Understanding Celiac Disease

Upset tummies happen to everyone, but when your gastrointestinal distress is ongoing, you will need to look farther than the pharmacy’s antacid aisle for some relief.

Chronic symptoms such as diarrhea, gas, abdominal pain and bloating can be caused by many things, including celiac disease. Celiac also can cause fatigue and brain fog. It’s a genetic autoimmune disease in which ingestion of gluten, a protein found in wheat, rye and barley, leads to damage in the small intestine.

The only treatment for celiac is a completely gluten-free diet. Although it may seem like a good idea to give that a try if you have ongoing stomach issues, it’s important to see a doctor first and have a true diagnosis. 

“A lot of people self-diagnose (celiac), which we would highly recommend against,” says J. Carter Balart, MD, a gastroenterologist at The Baton Rouge Clinic. “If you think you have celiac, you definitely want to get tested.” The diagnostic process begins with a simple blood test, and if positive, your doctor would perform an upper endoscopy to confirm.

Dr. Balart says it’s not uncommon for other gastrointestinal problems to respond to a gluten-free diet. “You may feel better if you’re just eating better food,” he says. But eating gluten-free before being tested for celiac can make the test inaccurate. Eating gluten-free is also much more expensive, and it’s important to know if you really have celiac to address long-term issues.

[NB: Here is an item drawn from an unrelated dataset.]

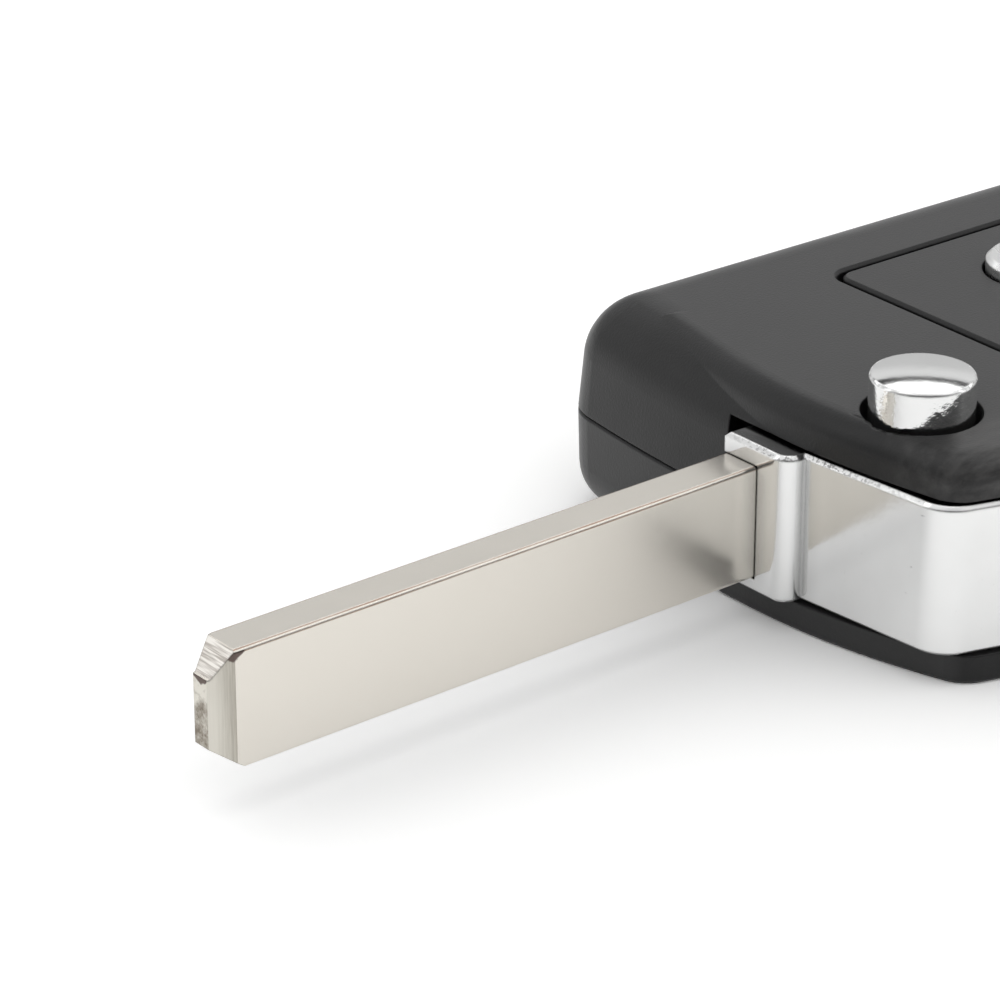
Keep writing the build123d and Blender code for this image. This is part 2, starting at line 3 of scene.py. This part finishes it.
import bmesh
import bpy
from mathutils.bvhtree import BVHTree
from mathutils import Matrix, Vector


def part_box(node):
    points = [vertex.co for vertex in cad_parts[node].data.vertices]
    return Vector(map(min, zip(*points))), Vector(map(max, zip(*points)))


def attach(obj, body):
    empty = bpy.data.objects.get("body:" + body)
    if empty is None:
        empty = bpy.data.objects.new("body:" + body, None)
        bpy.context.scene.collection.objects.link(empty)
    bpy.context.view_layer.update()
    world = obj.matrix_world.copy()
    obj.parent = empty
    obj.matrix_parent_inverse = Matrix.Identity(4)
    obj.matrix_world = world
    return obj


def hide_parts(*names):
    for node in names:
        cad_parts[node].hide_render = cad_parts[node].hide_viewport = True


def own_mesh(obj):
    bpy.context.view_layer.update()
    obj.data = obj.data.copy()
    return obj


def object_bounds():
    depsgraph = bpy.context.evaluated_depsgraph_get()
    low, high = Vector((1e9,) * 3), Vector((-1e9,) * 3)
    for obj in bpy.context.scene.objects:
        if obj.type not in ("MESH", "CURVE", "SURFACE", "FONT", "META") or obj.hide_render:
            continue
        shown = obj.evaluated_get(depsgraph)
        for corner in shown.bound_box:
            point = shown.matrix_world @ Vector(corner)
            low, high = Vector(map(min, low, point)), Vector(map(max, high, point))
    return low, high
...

Without treatment, celiac can lead to serious complications such as anemia, osteoporosis, and higher risks of developing heart disease and intestinal cancer. The Celiac Foundation estimates that as many as one in every 100 people worldwide have celiac, and 2.5 million Americans are undiagnosed.

Eating a truly gluten-free diet is difficult even in our society that advertises gluten-free food at every other restaurant. Dr. Balart recommends exercising caution and avoid a false sense of security. “If a gluten-free crust is prepared on the same surface as regular dough, that’s all it takes to get some gluten exposure,” he says. “If you have celiac and are eating out, be very careful of exposure to gluten.”

Although there’s no way to avoid developing celiac, if you suspect that you might have it, Dr. Balart says the best thing to do is see your doctor.